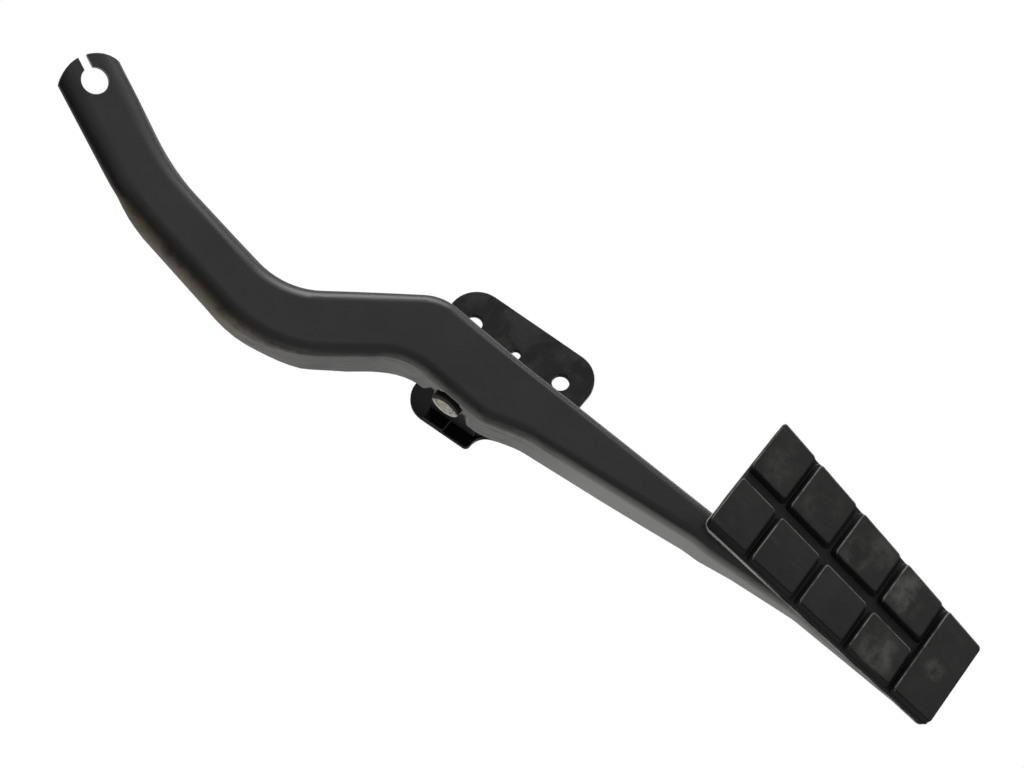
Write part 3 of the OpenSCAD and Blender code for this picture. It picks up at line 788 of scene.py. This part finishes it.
def makeBlocks(s, near):
    blocks = []
    lastRow = len(s["rows"]) - 1
    leftOfGroove, rightOfGroove = s["middle"]
    for i, (upper, lower) in enumerate(s["rows"]):
        foot = dict(s["foot"])
        if i == 0:
            foot["upper"] = s["footAtTop"]
        if i == lastRow:
            foot["lower"] = s["footAtBottom"]
        # the lowest row is one block, and each other row has two
        columns = [(s["left"], leftOfGroove), (rightOfGroove, s["right"])]
        if i == lastRow:
            columns = [(s["left"], s["right"])]
        for left, right in columns:
            foot["right"] = s["footAtRight"] if right == s["right"] else s["foot"]["right"]
            blocks.append(moulded("block", outline(upper, lower, left, right), near - s["sink"],
                                  near + s["height"], s, foot, s["skirt"]))
    return blocks


def makeButton(x, z, s):
    # a stub through the steel plate, then a head that widens behind it and tapers off
    clearPick()
    bpy.ops.mesh.primitive_cylinder_add(vertices=s["around"], radius=s["stub"] * mm,
                                        depth=s["stubLength"] * mm,
                                        location=(x * mm, -s["stubLength"] / 2 * mm, z * mm),
                                        rotation=(math.pi / 2, 0, 0))
    applyPlace()
    button = named("button")
    editOn(button, "FACE")
    selectFaces(button, lambda f: f.normal.y > 0.9)
    middle = (x * mm, 0, z * mm)
    bpy.ops.mesh.extrude_region_move(TRANSFORM_OT_translate={"value": (0, s["lipStep"] * mm, 0)})
    bpy.ops.transform.resize(value=(s["lip"], 1, s["lip"]), center_override=middle)
    bpy.ops.mesh.extrude_region_move(TRANSFORM_OT_translate={"value": (0, s["lipHeight"] * mm, 0)})
    bpy.ops.mesh.extrude_region_move(TRANSFORM_OT_translate={"value": (0, s["tipHeight"] * mm, 0)})
    bpy.ops.transform.resize(value=(s["tip"], 1, s["tip"]), center_override=middle)
    bpy.ops.mesh.select_all(action="DESELECT")
    selectFaces(button, lambda f: f.normal.y > 0.9 and f.calc_center_median().y > s["tipFrom"] * mm)
    bpy.ops.mesh.bevel(offset=s["tipRound"] * mm, segments=s["tipSegments"], affect="EDGES")
    editOff()
    return button


def makeTread(s, base, button):
    corners = outline(base["upper"], base["lower"], base["left"], base["right"])
    sheet = moulded("treadBase", corners, base["near"], base["far"], base)
    blocks = makeBlocks(s, base["far"])
    buttons = [makeButton(x, z, button) for x, z in button["places"]]
    tread = joined("treadRubber", sheet, *blocks, *buttons)
    top = base["far"] + s["height"]
    # the faces a shoe rubs, the walls, painted near black as shade, and the rolled edges that look up or
    # to the right, painted light grey as highlights
    flagFaces(tread, "tread", lambda f: f.center.y < -(top - 0.4) * mm)
    flagFaces(tread, "wall", lambda f: f.center.y < -base["near"] * mm and (
        abs(f.normal.y) < 0.5 or f.normal.z < -0.3 or f.normal.x < -0.3))
    flagFaces(tread, "edge", lambda f: f.center.y < -(top - 0.7) * mm and (
        0.30 < -f.normal.y < 0.93) and (f.normal.x > 0.25 or f.normal.z > 0.25))
    place(tread, padPlace)
    smoothByAngle(tread, s["sharp"])
    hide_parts("pad_rubber")
    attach(tread, "arm")
    wear(tread, mouldedRubber)


# steel plate under the tread
padPlateSettings = {"round": 0.45, "overhang": 1.5, "upperEdge": -5}


def makePadPlate(s):
    plate = eased("pad_plate", "padPlate", "arm", padPaint, s["round"])
    toPad, turn = padPlace.inverted(), padPlace.to_3x3()
    for vert in plate.data.vertices:
        # the tread overhangs the plate's upper edge
        if (toPad @ vert.co).z > s["upperEdge"] * mm:
            vert.co += turn @ Vector((0, 0, -s["overhang"] * mm))
    back = turn @ Vector((0, 1, 0))
    # the side faces, which carry the painted highlight
    flagFaces(plate, "rimHighlight", lambda f: f.normal.dot(back) < 0.5)


makeTread(treadSettings, baseSettings, buttonSettings)
makePadPlate(padPlateSettings)
print("stage: tread made")


# floor, light and camera
stageSettings = {
    "floorDrop": 3.8, "floorSize": 60, "paper": ((0.80, 0.80, 0.80), (0.82, 0.82, 0.82)), "rough": 0.9,
    # brightness of the room, and the stretches of direction over which it changes
    "corner": 0.03, "room": 0.27, "sideShare": 0.30,
    "whiteFrom": (-0.35, 0.45), "sideFrom": (0.42, 0.62), "cornerFrom": (-0.45, 0.15),
    "yaw": 22, "roll": 49.8, "aim": (11.13, 0, -15.32), "aimShift": -0.35,
    "lens": 1200.0, "sensor": 36.0, "pixels": 1024, "pixelsPerMm": 2.466, "clip": (0.05, 80.0),
    # shares of up, right and towards the camera, then distance, width, height and power
    "lamps": {"boxKey": ((1.0, 0.24, 0.06), 1.25, 0.7, 0.9, 15),
              "boxFill": ((0.50, 0.42, 0.75), 1.9, 2.0, 2.0, 0.3),
              "boxRim": ((0.42, 0.55, -0.70), 1.2, 0.35, 0.35, 1)},
}


def makeFloor(s):
    clearPick()
    bpy.ops.mesh.primitive_grid_add(x_subdivisions=4, y_subdivisions=4, size=s["floorSize"],
                                    location=(0, 0, -s["floorDrop"]))
    floor = named("floor")
    paper = Finish("palePaper", Metallic=0.0)
    paper.feed("Base Color", paper.blend(paper.noise(3, 2, 0.5), *s["paper"]))
    paper.feed("Roughness", s["rough"] + paper.noise(5, 2, 0.5) * 0.05)
    wear(floor, paper)


def makeWorld(s):
    world = bpy.data.worlds.new("studio")
    bpy.context.scene.world = world
    world.use_nodes = True
    tree = world.node_tree
    tree.nodes.clear()
    split = tree.nodes.new("ShaderNodeSeparateXYZ")
    tree.links.new(tree.nodes.new("ShaderNodeTexCoord").outputs["Generated"], split.inputs[0])

    def spread(axis, start, end, first, last):
        span = tree.nodes.new("ShaderNodeMapRange")
        span.interpolation_type = "SMOOTHSTEP"
        for name, value in zip(("From Min", "From Max", "To Min", "To Max"), (start, end, first, last)):
            span.inputs[name].default_value = value
        tree.links.new(split.outputs[axis], span.inputs["Value"])
        return span.outputs[0]

    # white behind the part, a grey room in front of it with a dark corner on the left
    white = tree.nodes.new("ShaderNodeMath")
    white.operation = "MULTIPLY"
    tree.links.new(spread("Y", *s["whiteFrom"], 0.0, 1.0), white.inputs[0])
    tree.links.new(spread("X", *s["sideFrom"], 1.0, s["sideShare"]), white.inputs[1])
    level = tree.nodes.new("ShaderNodeMix")
    level.inputs["B"].default_value = 1.0
    tree.links.new(white.outputs[0], level.inputs["Factor"])
    tree.links.new(spread("X", *s["cornerFrom"], s["corner"], s["room"]), level.inputs["A"])
    back = tree.nodes.new("ShaderNodeBackground")
    back.inputs["Color"].default_value = (1, 1, 1, 1)
    tree.links.new(level.outputs[0], back.inputs["Strength"])
    tree.links.new(back.outputs[0], tree.nodes.new("ShaderNodeOutputWorld").inputs[0])


def viewAxes(s):
    # the picture's right and up, and the way to the camera, from the arm's own frame
    lean = about("X", restSettings["armLean"], 3)
    yaw, roll = math.radians(s["yaw"]), math.radians(s["roll"])
    upright = lean @ Vector((0, 0, 1))
    across = lean @ Vector((math.cos(yaw), -math.sin(yaw), 0))
    right = math.cos(roll) * across - math.sin(roll) * upright
    up = math.sin(roll) * across + math.cos(roll) * upright
    return right, up, right.cross(up)


def softBox(name, target, direction, distance, width, height, power):
    bpy.ops.object.light_add(type="AREA", location=target + direction.normalized() * distance)
    lamp = bpy.context.object
    lamp.name = name
    lamp.data.shape = "RECTANGLE"
    lamp.data.size, lamp.data.size_y, lamp.data.energy = width, height, power
    lamp.visible_camera = False
    lamp.rotation_mode = "QUATERNION"
    lamp.rotation_quaternion = (-direction).to_track_quat("-Z", "Y")


def makeCamera(target, right, up, toCamera, s):
    # the scale holds at the pivot's depth
    reach = s["pixels"] / s["pixelsPerMm"] * mm * s["lens"] / s["sensor"]
    bpy.ops.object.camera_add(location=target + toCamera * reach)
    camera = bpy.context.object
    camera.name = "photoCamera"
    camera.rotation_mode = "QUATERNION"
    camera.rotation_quaternion = Matrix((right, up, toCamera)).transposed().to_quaternion()
    camera.data.lens, camera.data.sensor_width = s["lens"], s["sensor"]
    camera.data.clip_start, camera.data.clip_end = s["clip"]
    bpy.context.scene.camera = camera
    bpy.context.scene.view_settings.view_transform = "Standard"


def makeStage(s):
    makeFloor(s)
    makeWorld(s)
    right, up, toCamera = viewAxes(s)
    target = armPlace @ (Vector(s["aim"]) * mm) + right * s["aimShift"] * mm
    clearPick()
    for name, ((above, beside, before), *shape) in s["lamps"].items():
        softBox(name, target, up * above + right * beside + toCamera * before, *shape)
    makeCamera(target, right, up, toCamera, s)


makeStage(stageSettings)
print("stage: studio made")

******************************

• _WRITTEN TASK_
Emit, unaltered, the lines from the top of the listing down through the line that holds "return blocks"; emit nothing else.

• _RESPONSE TO THIS EXERCISE_
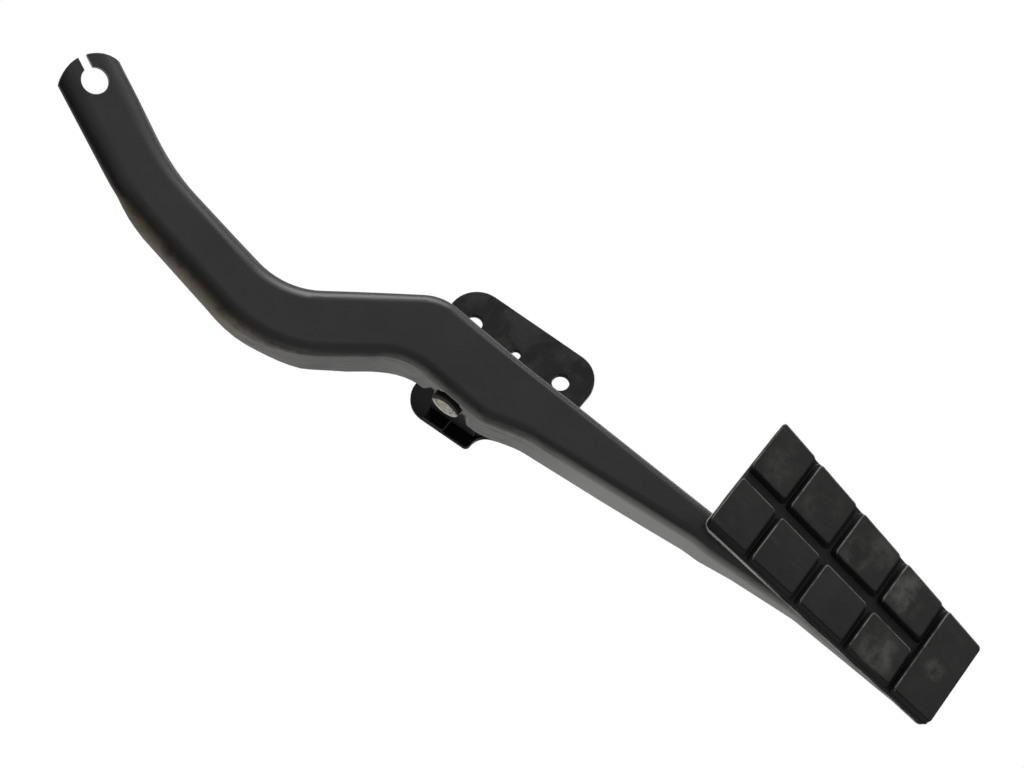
Write part 3 of the OpenSCAD and Blender code for this picture. It picks up at line 788 of scene.py. This part finishes it.
def makeBlocks(s, near):
    blocks = []
    lastRow = len(s["rows"]) - 1
    leftOfGroove, rightOfGroove = s["middle"]
    for i, (upper, lower) in enumerate(s["rows"]):
        foot = dict(s["foot"])
        if i == 0:
            foot["upper"] = s["footAtTop"]
        if i == lastRow:
            foot["lower"] = s["footAtBottom"]
        # the lowest row is one block, and each other row has two
        columns = [(s["left"], leftOfGroove), (rightOfGroove, s["right"])]
        if i == lastRow:
            columns = [(s["left"], s["right"])]
        for left, right in columns:
            foot["right"] = s["footAtRight"] if right == s["right"] else s["foot"]["right"]
            blocks.append(moulded("block", outline(upper, lower, left, right), near - s["sink"],
                                  near + s["height"], s, foot, s["skirt"]))
    return blocks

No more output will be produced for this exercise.